Physical Therapy recorded this mix live at the Perez Art Museum Miami, delivering two hours of brain-melting Muzak – “Basically DJs Complaining manifested as eternal damnation.”

Powell
Fader Mix

Powell’s mixes are never anything but a total riot, but this mix for The Fader is even more wavy than usual.
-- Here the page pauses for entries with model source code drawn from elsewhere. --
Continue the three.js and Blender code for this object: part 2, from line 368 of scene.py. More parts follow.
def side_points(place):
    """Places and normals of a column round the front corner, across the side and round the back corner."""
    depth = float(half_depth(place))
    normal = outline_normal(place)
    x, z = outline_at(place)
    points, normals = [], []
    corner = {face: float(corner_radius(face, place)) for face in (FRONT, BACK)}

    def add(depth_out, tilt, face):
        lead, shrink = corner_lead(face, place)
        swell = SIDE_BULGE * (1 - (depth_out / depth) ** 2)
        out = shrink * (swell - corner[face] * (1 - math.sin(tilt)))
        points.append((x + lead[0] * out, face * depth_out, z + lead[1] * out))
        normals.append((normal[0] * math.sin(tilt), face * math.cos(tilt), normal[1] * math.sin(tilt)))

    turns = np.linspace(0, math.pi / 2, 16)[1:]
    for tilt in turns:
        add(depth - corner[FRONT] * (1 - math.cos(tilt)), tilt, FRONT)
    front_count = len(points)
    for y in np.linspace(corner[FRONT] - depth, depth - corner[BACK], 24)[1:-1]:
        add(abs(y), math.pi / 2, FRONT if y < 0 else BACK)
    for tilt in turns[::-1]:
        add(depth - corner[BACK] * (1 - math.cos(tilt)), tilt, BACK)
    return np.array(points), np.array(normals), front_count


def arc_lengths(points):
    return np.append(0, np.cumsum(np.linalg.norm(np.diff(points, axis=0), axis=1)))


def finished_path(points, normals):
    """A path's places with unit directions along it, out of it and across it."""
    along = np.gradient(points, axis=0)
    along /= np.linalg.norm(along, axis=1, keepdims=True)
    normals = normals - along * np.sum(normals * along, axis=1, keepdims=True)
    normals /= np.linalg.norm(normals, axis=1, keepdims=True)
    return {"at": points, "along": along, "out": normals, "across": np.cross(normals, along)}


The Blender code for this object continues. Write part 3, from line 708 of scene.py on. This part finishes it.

Combining everything from no wave and industrial classics to a spoken word passage from Lou Reed into an anarchic, muscular package it shows why the Diagonal founder continues to be one of our favourite DJs.

Rabit & Chino Amobi
The Great Game…

Rabit teams with Chino Amobi for a violent, hypnotic mix of deconstructed club music that lays the conceptual groundwork for Halcyon Veil, which is starting to feel more like a hypothetical world than “just” a label.

Rushmore
100BPM Ballroom Beats

Screwed and Chopped ballroom? We weren’t sure either, but with Rushmore at the controls we’re in safe hands. The Trax Couture co-founder pulls a suite of ballroom bangers down to a crawl, accenting the music’s menace.

Samoyed
Fader Mix

Scottish producer Samoyed swooped in at the 11th hour to deliver what might be the best mix of piano, ambient music and Japanese oddities this year. It also finishes with a full five-minute field recording of some blackbirds, leading to of the year’s most perfect flotation tank experiences.

Sharp Veins
The Earth Splashed

In which Sharp Veins took distorted kick drums, duck noises and some of the lushest loops this side of Basinski, flattened them beyond the point of recognition and made it work. More disintegrated than #deconstructed, The Earth Splashed is an example of how to distort recognisable quasi-club tropes and create a whole new world – other experimental producers, take note.

Slackk
Boxed Classics Mix

Boxed’s residents and affiliates have been responsible for breaking some of the best grime producers of the last few years, and this Slackk mix to celebrate the night’s second birthday – featuring ‘Keep Calling’, ‘New Cross Gate’, ‘Kung Fu Kick’ and a ton more of the anthems cultivated by the night – celebrates that at breakneck speed.

UntilMyHeartStops
Juno Plus Podcast 126

For a mix of pure, unadulterated deep house, nothing came close to Leif and Joe Ellis’s Juno Plus session. It’s dusky and hypnotic, yes, but it’s also the sort of mix that proves flawless blends don’t necessarily go hand-in-hand with a lack of drama.

Vin Sol
The Creep Side of Dance Mania

Dance Mania didn’t just do raunch: the legendary Chicago label also was also home to electro-tinged house and techno. Soo Wavey’s Vin Sol mines the label’s depths in this 50-minute workout.